Saturday, February 6, 1999



Fireworks

Fireworks ban
wouldn’t cover
New Year’s 2000

Any earlier and sellers,
already stocking up, would
possess contraband

Take our online fireworks poll

Online directory to
legislators and their offices

By Mike Yuen
Star-Bulletin

Tapa

There would be one more big explosion -- call it the millennium bang -- if two Senate panels get their way.

Legislature '99 A statewide ban on fireworks, except when used for cultural or religious events, was approved late yesterday afternoon by the Senate Judiciary, and Transportation and Intergovernmental Affairs committees.

The prohibition would go into effect on Jan. 2, 2000, the day after the start of the new millennium.

Sen. Cal Kawamoto (D, Waipahu), chairman of the Transportation and Intergovernmental Affairs Committee, said he and fellow lawmakers purposely didn't want to set an earlier date for the proposed ban to go into effect.

If they did, fireworks distributors, who are building their stock for the century-changing days of Dec. 31, 1999, and Jan. 1, 2000, would suddenly find themselves with a product deemed to be contraband, he said.

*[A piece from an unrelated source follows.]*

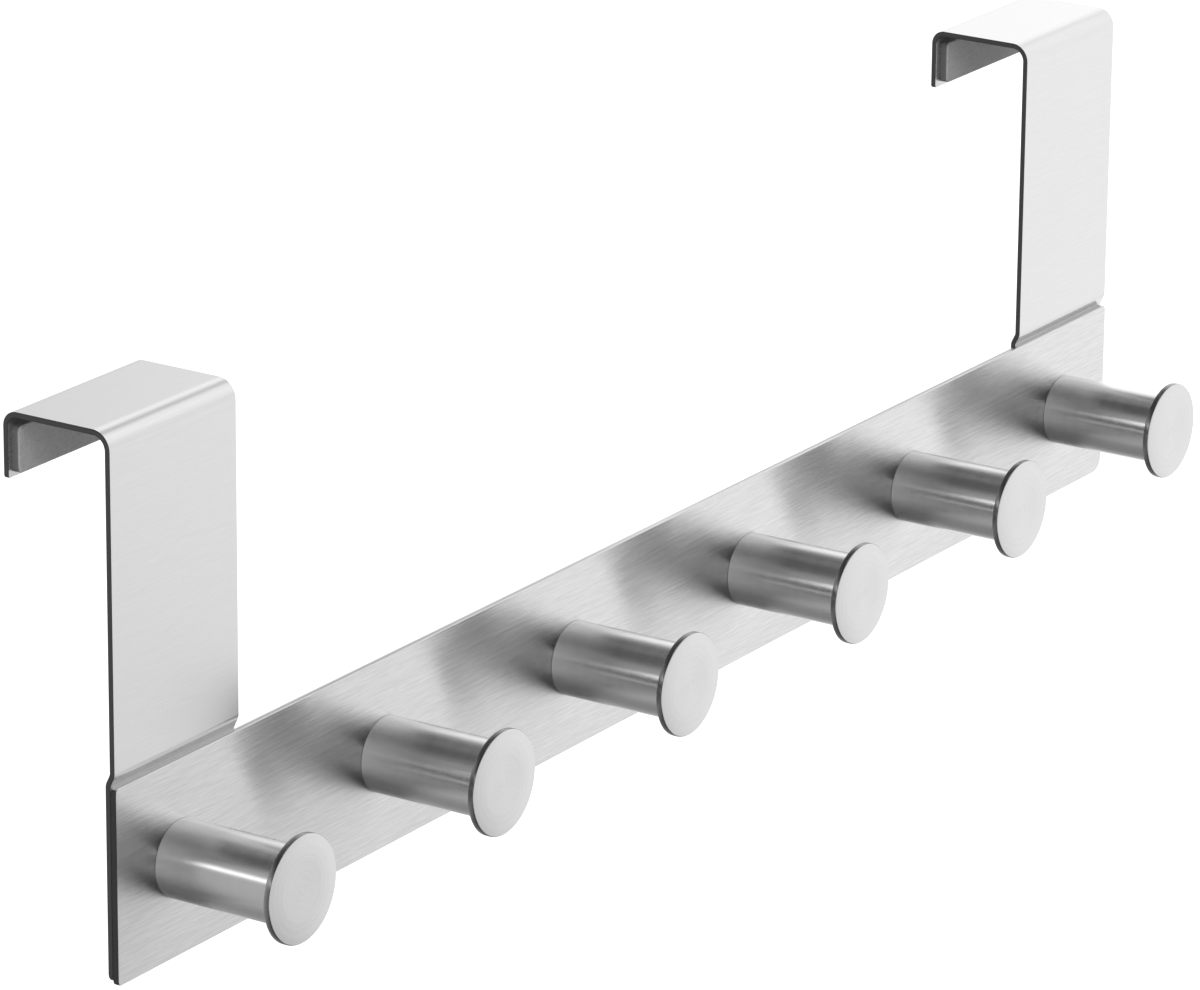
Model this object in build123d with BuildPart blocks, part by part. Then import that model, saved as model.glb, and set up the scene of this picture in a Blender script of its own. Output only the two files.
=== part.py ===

About an hour after the vote by the Senate panels, the House Judiciary Committee deferred action on two fireworks measures.

One would have allowed the counties to regulate the use of nonaerial fireworks through the issuance of so-called certificates of use.

Aerial fireworks are now banned.

The second bill would make it legal to possess aerial fireworks if a person has a valid, county-issued permit.

If his panel wants to advance a fireworks measure to the House Finance Committee, it must act by Feb. 19 to meet a legislative deadline, said Judiciary Chairman Paul Oshiro (D, Ewa Beach).

The bill approved by the two Senate committees would also allow individual counties not to be part of a statewide prohibition. If any of the state's four counties opt out, each would have to establish its own rules to regulate the sale and use of fireworks and the enforcement of those rules.

Any county that decides not to be part of a ban should not consider approaching the Legislature for a fireworks enforcement subsidy, said Senate Judiciary Co-Chairman Avery Chumbley (D, East Maui-North Kauai).

The proposed ban would keep on the books the existing law making it a felony to sell aerial fireworks. But the sale of ground-based fireworks would be a misdemeanor and the possession of ground-based fireworks a petty misdemeanor.

Initially, the Senate panels wanted to make the selling of any type of fireworks a felony.

Fireworks containing a minuscule amount of explosive would remain legal since they don't fall under the state's legal definition of fireworks.

Honolulu police Capt. Darryl Perry said he is concerned that the exemptions in the Senate bill create a loophole in controlling fireworks. Would a group of fireworks enthusiasts, he wondered, be able to form a self-described religious group and qualify for an exemption? The Honolulu Police Department, whose officers say they don't have the manpower to enforce fireworks regulations, lobbied for law that would ban everyone from using fireworks.